How to Avoid Real Estate Cyber-Scams
by Jeanne Roberts
According to Forbes magazine, scammers are making an end run around the real estate business lately, and the cons are so sophisticated that only the truly savvy will be able to spot them.
Several years ago, in the wake of the housing bubble meltdown and subsequent recession – when many new homeowners found themselves the owners of “underwater” mortgages – these real estate cyber-fraudsters misrepresented themselves to one consumer – call him Mr. Jones, from Colorado – as a federal housing agency offering a loan modification program that bilked Jones out of $10,000.
Mr. Jones, you see, was another victim of the “housing bubble” and the subsequent recession. In Jones case, it was an “underwater” mortgage. That is, he owed more on his house than it was worth – as did almost 10 million other Americans – and Jones’s mortgage interest rate was just this side of usurious – as was the case for many homeowners during the housing bubble run up (2006-2007).
By the end of 2008, however, the Case-Shiller home price index saw its biggest fall in history. Many suffered under the economic burden (coupled, as it was, with the subsequent recession). Others simply walked away from their homes. The government did, in fact, offer some help, both rescuing underwater mortgages and helping consumers spot real estate scams, and it was this latter opportunity that real estate cyber-scammers targeted, pretending to offer relief.
Many discovered the deception before it was too late. Others were incrementally drawn into such scams; a few hundred dollars here for a credit report or to prevent foreclosure. A few more dollars for processing fees for a nonexistent loan, and eventually the victims were trapped.
More recently, the National Association of Realtors issued an alert warning of the persistence (and increasing sophistication) of real estate cyber-scammers using brokers’ hacked e-mail accounts to redirect wire transfers or bank routing directions.
The FBI has also alerted real estate professionals, real estate buyers, and those holding underwater mortgages to some intricate real estate cyber-scams. They include:
Loan modification scams, in which a scammer will offer to provide foreclosure counseling, loan auditing, leaseback programs, lawsuits suing lenders for recovery, and even government loan modification programs which reduce mortgage interest rates and offer longer terms like the Home Affordable Modification Program (HAMP) and the Home Affordable Refinance Program (HARP).

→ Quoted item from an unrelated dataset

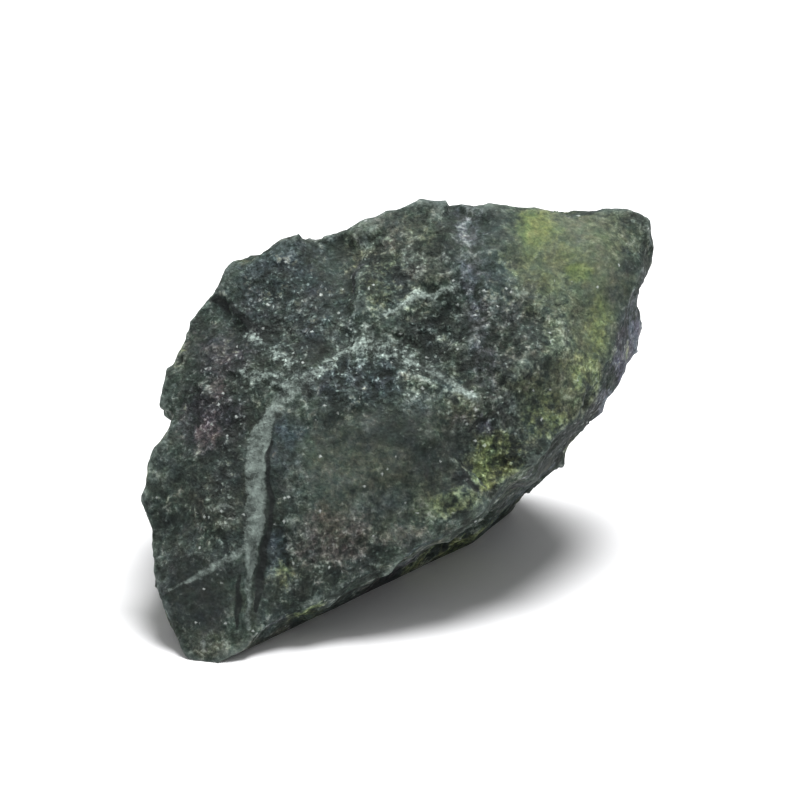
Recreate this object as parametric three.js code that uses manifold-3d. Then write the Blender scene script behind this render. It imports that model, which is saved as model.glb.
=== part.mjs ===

Workshop scams, in which the scammer will offer real estate seminars on real estate investing, including house “flipping”, fixer-uppers, rent-to-own, no money down, or no-condition (“as is”) house sales. Costs for attendance, access to Internet sites, and printed materials can be exorbitant.
Ponzi schemes, as when a phony real estate investment company asks for money to invest in purchasing, improving, and selling properties in order to make you a fortune, but it turns out to be some guy in his spare bedroom who absconds with your life savings.
Bid rigging, as when the scammer offers a piece of property exclusively to one party, via mail or e-mail (i.e., “mail fraud”), though for appearances sake it appears that several other parties are also bidding. These other parties then “run up” the bid to extort more money from the initial party, who is not aware of the actual value of said property.
Whether you live in Missouri, Texas or North Carolina, there are two rules to follow to prevent real estate cyber-scammers from taking your money. First, never give your personal information (birth date, annual income, and especially social security number or bank account number) to anyone you don’t know. Second, never give anyone a significant amount of money – that is, more than you can afford to lose – without doing your due diligence.
Finally, if you aren’t familiar with the ins and outs of real estate but still want to invest, consider crowdfunding and let the platform itself perform the due diligence for you. And don’t worry about those rumors that Dodd-Frank legislation slowed lending from 2010 forward. It didn’t, and Trump’s proposed repeal may not make it any easier for you to borrow the money for your new home or a few acres of land.